MAQUOKETA, Iowa -- After a three-month-long investigation, it's been determined that a man who died in police custody suffered a heart attack, and the actions of the officers involved were deemed reasonable.
Drew Manning Edwards died on June 15 during a struggle with police who were trying to take him into custody, according to a review by Muscatine County Attorney Alan Ostergren.
Ostergren said a review of documents and body footage showed that Edwards was refusing to cooperate with a Jackson County deputy and a Maquoketa Police officer who were trying to arrest him for assault. Law enforcement spent more than 10 minutes trying to reason with Edwards; Ostergren said Edwards was not responding rationally and that's when police tried to handcuff him.
Edwards ram from the officers; one of them fired their taser two times, said Ostergren, but they didn't affect Edwards. The officers wound up tackling Edwards to gain control over him. The three continued to struggle. With Edwards lying on his stomach, the deputy was straddled over his legs and the officer had Edwards' head between his legs.

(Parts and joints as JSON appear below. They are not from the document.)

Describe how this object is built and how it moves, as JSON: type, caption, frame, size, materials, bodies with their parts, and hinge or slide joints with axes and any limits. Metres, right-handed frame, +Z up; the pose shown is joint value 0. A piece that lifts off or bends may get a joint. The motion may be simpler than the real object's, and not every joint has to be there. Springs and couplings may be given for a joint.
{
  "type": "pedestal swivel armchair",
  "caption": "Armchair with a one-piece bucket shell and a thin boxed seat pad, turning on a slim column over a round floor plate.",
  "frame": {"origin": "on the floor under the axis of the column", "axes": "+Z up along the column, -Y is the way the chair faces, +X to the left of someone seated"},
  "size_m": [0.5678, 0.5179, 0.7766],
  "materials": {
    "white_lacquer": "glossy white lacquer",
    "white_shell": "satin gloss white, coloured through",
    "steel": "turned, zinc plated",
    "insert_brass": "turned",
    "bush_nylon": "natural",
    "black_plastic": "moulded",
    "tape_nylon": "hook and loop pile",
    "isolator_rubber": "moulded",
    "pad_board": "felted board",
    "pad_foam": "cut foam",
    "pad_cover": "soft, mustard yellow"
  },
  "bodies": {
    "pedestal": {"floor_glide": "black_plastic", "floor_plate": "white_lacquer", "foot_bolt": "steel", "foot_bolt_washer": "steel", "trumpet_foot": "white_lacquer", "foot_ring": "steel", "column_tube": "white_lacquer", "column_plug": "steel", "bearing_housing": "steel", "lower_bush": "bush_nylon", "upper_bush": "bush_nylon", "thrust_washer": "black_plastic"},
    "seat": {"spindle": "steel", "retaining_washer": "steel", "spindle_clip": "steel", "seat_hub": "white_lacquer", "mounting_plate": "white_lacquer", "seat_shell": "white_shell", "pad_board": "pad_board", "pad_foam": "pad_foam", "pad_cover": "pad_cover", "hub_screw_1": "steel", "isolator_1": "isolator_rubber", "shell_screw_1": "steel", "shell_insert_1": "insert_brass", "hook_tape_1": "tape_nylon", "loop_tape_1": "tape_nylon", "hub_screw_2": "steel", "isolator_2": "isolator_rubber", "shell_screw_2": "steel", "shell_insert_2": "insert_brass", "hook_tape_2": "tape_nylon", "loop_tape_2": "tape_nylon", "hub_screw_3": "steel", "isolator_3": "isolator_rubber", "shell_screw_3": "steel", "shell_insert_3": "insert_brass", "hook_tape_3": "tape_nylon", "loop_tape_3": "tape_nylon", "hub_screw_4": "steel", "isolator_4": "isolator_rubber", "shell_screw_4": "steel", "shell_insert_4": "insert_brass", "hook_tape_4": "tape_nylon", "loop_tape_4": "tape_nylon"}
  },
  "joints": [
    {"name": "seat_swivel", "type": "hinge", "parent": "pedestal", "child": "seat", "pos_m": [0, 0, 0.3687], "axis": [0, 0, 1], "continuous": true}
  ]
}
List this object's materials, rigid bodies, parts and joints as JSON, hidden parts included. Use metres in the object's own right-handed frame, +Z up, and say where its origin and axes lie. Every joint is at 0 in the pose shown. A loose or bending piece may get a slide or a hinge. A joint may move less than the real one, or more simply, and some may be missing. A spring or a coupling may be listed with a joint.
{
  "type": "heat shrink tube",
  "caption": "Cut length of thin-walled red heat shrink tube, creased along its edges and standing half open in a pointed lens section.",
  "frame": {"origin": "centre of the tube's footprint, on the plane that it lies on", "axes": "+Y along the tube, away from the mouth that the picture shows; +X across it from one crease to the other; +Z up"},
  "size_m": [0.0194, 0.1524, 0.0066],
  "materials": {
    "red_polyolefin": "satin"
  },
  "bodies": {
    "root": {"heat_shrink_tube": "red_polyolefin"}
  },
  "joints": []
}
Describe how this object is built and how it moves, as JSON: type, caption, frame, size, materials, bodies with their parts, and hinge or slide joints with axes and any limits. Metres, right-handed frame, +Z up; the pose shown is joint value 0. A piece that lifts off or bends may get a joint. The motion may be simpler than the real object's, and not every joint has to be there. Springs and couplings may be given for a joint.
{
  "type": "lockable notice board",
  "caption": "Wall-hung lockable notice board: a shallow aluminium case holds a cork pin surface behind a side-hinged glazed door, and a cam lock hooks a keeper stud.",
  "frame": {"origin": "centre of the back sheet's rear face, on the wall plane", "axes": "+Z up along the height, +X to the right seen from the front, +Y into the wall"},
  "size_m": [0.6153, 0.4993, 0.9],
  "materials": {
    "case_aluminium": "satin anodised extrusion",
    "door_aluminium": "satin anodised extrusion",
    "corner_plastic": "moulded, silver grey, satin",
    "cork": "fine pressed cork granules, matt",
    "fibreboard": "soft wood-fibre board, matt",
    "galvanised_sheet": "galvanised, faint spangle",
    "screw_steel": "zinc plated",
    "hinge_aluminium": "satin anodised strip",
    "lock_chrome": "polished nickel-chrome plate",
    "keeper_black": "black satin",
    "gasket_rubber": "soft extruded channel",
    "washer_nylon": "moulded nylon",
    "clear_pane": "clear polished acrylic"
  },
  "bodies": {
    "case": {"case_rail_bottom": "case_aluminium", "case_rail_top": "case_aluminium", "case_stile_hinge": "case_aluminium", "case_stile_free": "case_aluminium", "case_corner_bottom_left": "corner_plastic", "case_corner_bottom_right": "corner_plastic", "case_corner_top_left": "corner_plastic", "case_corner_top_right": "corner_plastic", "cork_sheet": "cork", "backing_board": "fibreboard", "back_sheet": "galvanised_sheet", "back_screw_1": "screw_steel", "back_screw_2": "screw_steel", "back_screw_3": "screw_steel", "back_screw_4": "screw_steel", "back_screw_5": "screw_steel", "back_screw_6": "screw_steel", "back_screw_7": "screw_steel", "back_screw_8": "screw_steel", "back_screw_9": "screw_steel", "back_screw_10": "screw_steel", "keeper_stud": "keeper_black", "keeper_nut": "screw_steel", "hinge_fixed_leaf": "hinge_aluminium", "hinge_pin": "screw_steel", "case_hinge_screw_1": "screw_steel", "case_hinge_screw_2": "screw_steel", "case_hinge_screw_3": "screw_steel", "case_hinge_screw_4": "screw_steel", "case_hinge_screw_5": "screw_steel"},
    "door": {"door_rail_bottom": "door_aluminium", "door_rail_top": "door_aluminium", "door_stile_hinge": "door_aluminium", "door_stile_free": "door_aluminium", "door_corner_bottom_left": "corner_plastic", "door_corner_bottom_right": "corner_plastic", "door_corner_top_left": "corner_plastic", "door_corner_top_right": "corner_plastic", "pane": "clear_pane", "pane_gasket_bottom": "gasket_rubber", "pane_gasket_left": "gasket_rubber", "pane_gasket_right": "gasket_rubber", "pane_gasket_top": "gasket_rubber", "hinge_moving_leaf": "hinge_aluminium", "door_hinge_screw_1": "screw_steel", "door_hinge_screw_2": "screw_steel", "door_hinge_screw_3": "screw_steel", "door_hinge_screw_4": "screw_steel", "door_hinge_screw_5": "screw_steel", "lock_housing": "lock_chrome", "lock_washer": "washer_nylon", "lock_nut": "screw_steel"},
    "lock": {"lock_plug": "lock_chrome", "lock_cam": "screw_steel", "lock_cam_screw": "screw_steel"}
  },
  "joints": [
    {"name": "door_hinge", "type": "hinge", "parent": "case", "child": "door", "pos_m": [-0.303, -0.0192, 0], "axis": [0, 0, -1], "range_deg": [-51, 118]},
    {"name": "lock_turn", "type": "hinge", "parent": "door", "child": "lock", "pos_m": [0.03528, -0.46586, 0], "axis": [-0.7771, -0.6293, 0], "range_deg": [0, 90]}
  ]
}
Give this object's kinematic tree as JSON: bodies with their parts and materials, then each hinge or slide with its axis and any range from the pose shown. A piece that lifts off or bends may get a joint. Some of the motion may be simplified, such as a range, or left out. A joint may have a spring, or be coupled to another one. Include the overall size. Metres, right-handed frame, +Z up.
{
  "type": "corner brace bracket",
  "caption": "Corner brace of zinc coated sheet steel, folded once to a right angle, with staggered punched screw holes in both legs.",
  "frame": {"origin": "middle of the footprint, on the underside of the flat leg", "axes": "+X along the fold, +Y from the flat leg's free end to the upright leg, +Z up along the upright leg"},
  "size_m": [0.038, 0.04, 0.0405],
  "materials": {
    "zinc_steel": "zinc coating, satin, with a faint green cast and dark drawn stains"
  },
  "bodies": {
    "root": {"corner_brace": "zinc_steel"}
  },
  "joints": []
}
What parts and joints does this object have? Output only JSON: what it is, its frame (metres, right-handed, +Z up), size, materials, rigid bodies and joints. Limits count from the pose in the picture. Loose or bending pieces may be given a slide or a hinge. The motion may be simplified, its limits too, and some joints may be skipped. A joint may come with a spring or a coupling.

Ostergren said Edwards was trying to throw the deputy and officer off of him, but they were able to handcuff one of his wrists.
"The officer and deputy were essentially at a stalemate with Mr. Edwards," said Ostergren. "It was obvious from the body-worn camera footage that it took all of their physical effort to prevent Mr. Edwards from throwing them off or gaining control of the handcuff on his left wrist."
They called for backup, and someone assisting was able to cuff Edwards' other wrist, read the review. At that point, body camera footage appears to show that Edwards stopped struggling and stopped breathing. An ambulance was on scene and personnel tried to revive him. Edwards was pronounced dead at a local hospital.
An autopsy showed that he died from cardiac arrest. A toxicology report showed that he had meth, ecstasy and marijuana in his system.
Ostergren said the officer and deputy had probable cause to arrest Edwards from the assault he was originally accused of and from when Edwards tried to run from the scene.
"The officer and deputy had the right to use that level of reasonable force necessary to complete the arrest and to defend them from harm from Mr. Edwards' resistance," he said. He continued to say that there was no evidence to show that what they did was unreasonable.
"Mr. Edwards' resistance to a lawful arrest led directly to his death," said Ostergren.